What you need to do
Begin with the line that contains "Continue the three.js" and end with the line that contains "CANAL_BORDER = (0.955, 0.985)", transcribing exactly each line in that stretch and no other.

# start of Supplied material

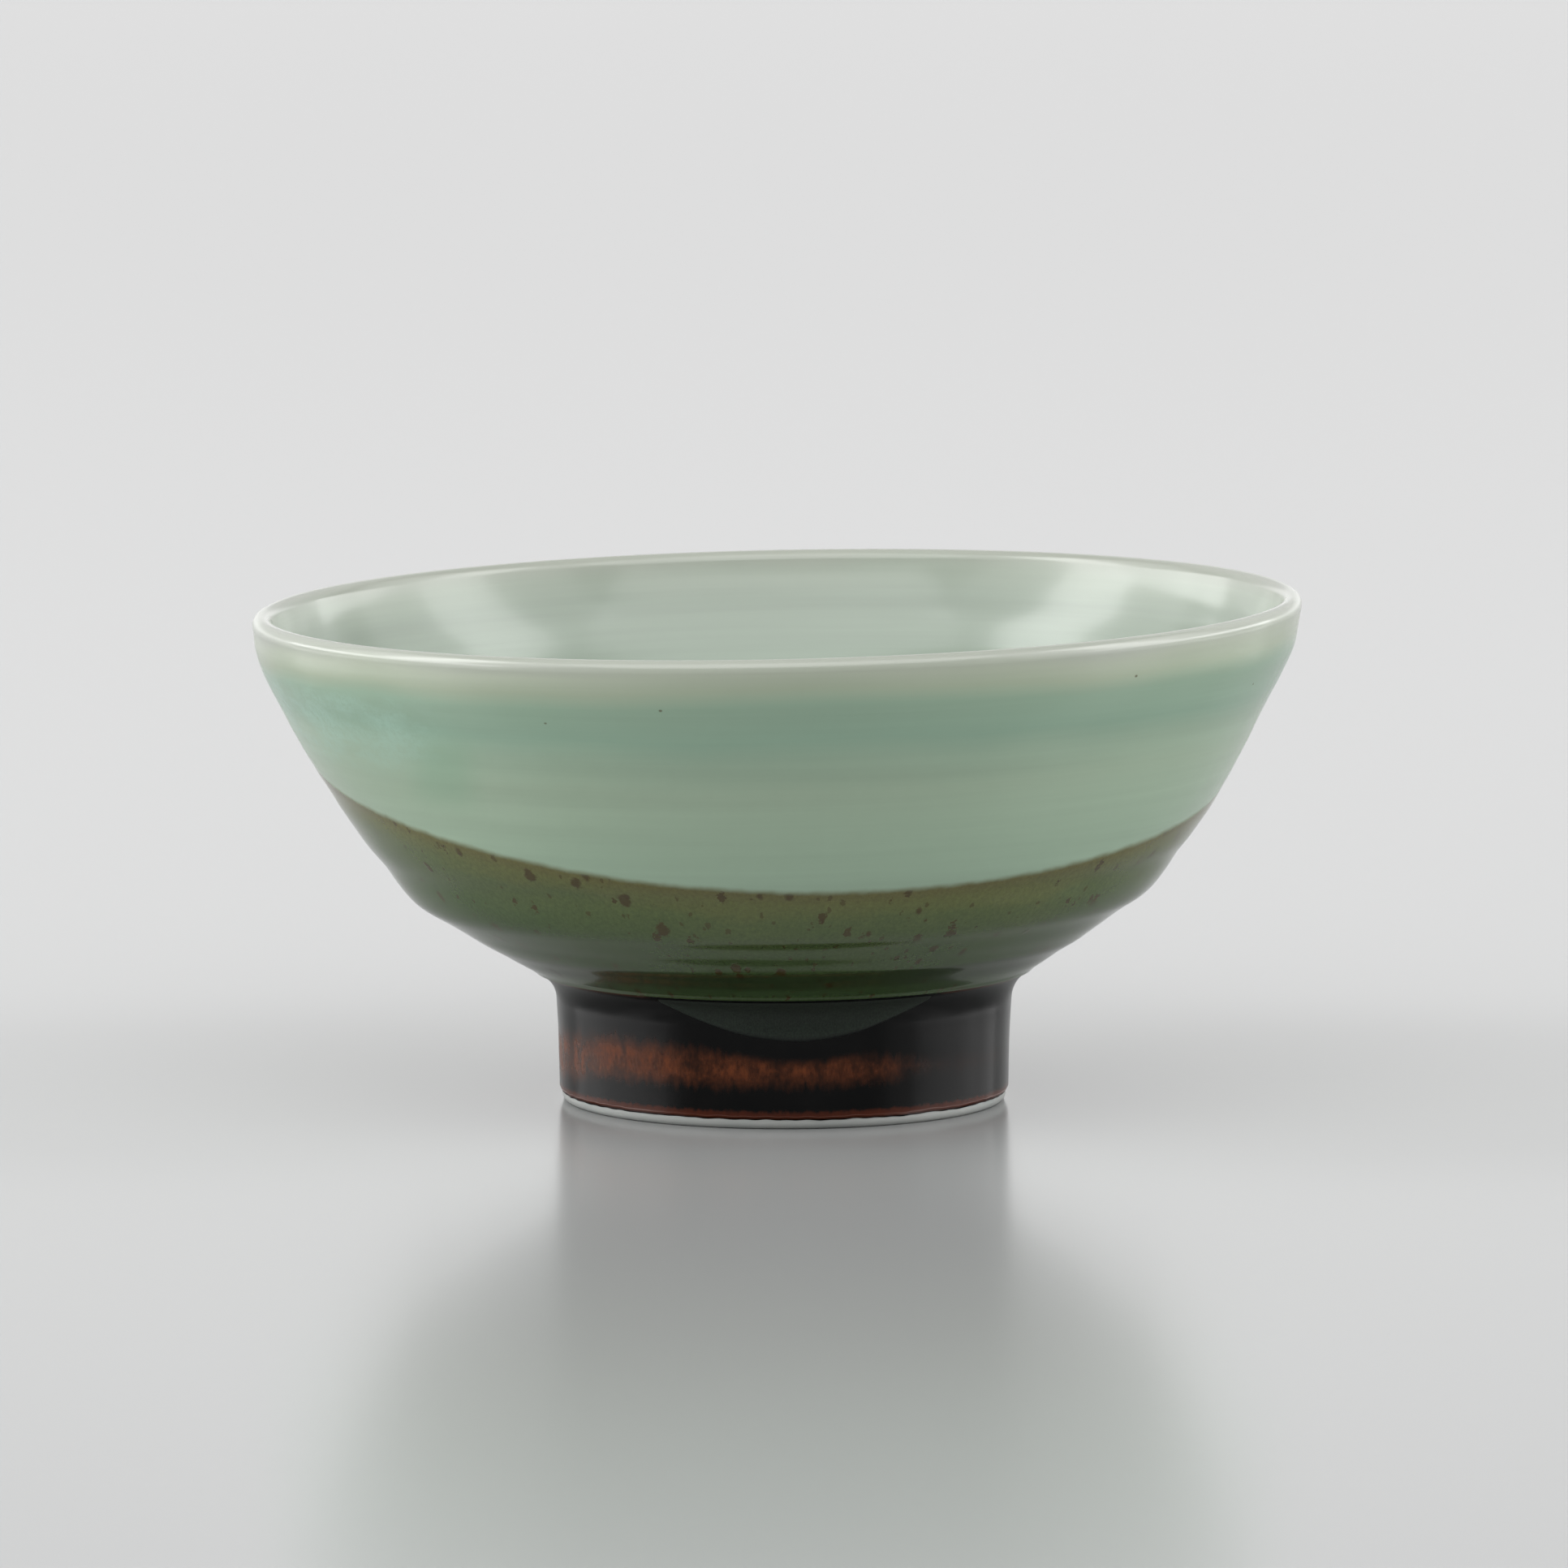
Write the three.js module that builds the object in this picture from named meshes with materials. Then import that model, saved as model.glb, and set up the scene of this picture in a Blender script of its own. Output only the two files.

# end of Supplied material
# start of Supplied material

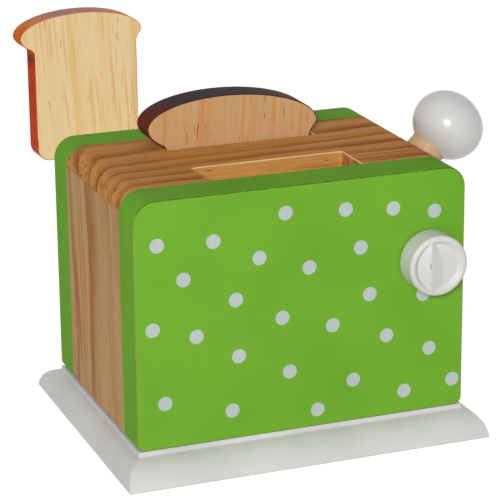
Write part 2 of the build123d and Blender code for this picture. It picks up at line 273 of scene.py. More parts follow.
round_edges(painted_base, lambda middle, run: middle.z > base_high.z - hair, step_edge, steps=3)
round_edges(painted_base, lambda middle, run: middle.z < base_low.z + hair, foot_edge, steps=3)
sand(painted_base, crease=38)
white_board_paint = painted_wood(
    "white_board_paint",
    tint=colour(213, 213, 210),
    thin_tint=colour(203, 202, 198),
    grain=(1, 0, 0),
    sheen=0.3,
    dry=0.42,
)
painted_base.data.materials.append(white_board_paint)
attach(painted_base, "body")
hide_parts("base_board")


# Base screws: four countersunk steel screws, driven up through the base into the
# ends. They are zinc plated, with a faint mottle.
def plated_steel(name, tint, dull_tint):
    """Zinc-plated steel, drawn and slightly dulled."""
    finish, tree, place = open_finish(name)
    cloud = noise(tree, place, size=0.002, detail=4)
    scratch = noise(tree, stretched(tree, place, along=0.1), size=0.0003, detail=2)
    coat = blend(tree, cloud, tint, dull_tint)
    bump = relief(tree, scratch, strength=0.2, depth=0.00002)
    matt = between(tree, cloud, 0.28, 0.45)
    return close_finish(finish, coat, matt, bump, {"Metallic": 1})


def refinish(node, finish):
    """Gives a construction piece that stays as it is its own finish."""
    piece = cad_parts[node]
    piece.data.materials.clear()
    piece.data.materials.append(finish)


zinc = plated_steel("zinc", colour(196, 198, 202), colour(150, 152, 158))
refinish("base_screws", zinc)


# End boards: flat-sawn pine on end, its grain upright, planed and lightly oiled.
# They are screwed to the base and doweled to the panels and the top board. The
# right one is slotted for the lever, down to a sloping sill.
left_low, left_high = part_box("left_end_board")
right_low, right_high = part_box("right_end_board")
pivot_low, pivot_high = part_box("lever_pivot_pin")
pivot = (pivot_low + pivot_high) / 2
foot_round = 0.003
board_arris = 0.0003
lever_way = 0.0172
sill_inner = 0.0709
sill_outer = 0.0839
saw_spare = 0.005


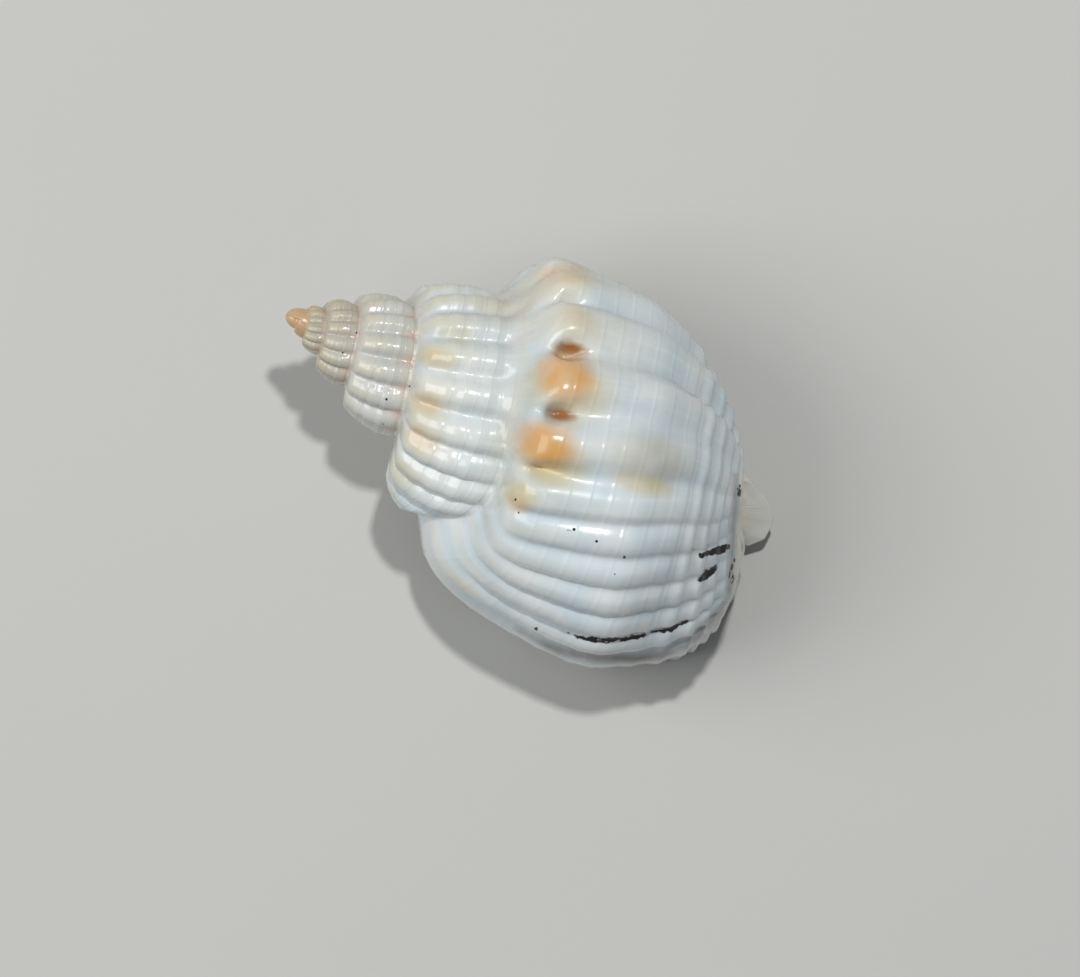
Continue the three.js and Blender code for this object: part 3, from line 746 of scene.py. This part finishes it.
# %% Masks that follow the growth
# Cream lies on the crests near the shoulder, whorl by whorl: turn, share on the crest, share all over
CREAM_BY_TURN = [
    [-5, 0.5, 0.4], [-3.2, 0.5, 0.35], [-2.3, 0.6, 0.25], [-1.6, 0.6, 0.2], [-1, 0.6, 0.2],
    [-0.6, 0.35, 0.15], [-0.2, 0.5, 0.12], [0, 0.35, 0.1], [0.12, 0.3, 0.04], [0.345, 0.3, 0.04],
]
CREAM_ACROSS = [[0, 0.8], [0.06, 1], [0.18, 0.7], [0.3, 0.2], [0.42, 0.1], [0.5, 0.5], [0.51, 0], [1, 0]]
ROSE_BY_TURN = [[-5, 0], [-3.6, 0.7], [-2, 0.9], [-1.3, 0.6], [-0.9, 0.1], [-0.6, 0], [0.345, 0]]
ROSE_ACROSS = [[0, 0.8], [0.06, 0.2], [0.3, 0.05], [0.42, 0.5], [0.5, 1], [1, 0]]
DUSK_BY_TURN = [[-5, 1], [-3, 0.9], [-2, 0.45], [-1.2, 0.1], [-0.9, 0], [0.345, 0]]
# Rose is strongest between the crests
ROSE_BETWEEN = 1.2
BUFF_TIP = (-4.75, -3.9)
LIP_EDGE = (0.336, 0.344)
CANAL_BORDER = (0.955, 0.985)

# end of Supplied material
# start of Supplied material

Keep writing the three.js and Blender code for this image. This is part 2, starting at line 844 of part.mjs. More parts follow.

# end of Supplied material

Exercise answer
Continue the three.js and Blender code for this object: part 3, from line 746 of scene.py. This part finishes it.
# %% Masks that follow the growth
# Cream lies on the crests near the shoulder, whorl by whorl: turn, share on the crest, share all over
CREAM_BY_TURN = [
    [-5, 0.5, 0.4], [-3.2, 0.5, 0.35], [-2.3, 0.6, 0.25], [-1.6, 0.6, 0.2], [-1, 0.6, 0.2],
    [-0.6, 0.35, 0.15], [-0.2, 0.5, 0.12], [0, 0.35, 0.1], [0.12, 0.3, 0.04], [0.345, 0.3, 0.04],
]
CREAM_ACROSS = [[0, 0.8], [0.06, 1], [0.18, 0.7], [0.3, 0.2], [0.42, 0.1], [0.5, 0.5], [0.51, 0], [1, 0]]
ROSE_BY_TURN = [[-5, 0], [-3.6, 0.7], [-2, 0.9], [-1.3, 0.6], [-0.9, 0.1], [-0.6, 0], [0.345, 0]]
ROSE_ACROSS = [[0, 0.8], [0.06, 0.2], [0.3, 0.05], [0.42, 0.5], [0.5, 1], [1, 0]]
DUSK_BY_TURN = [[-5, 1], [-3, 0.9], [-2, 0.45], [-1.2, 0.1], [-0.9, 0], [0.345, 0]]
# Rose is strongest between the crests
ROSE_BETWEEN = 1.2
BUFF_TIP = (-4.75, -3.9)
LIP_EDGE = (0.336, 0.344)
CANAL_BORDER = (0.955, 0.985)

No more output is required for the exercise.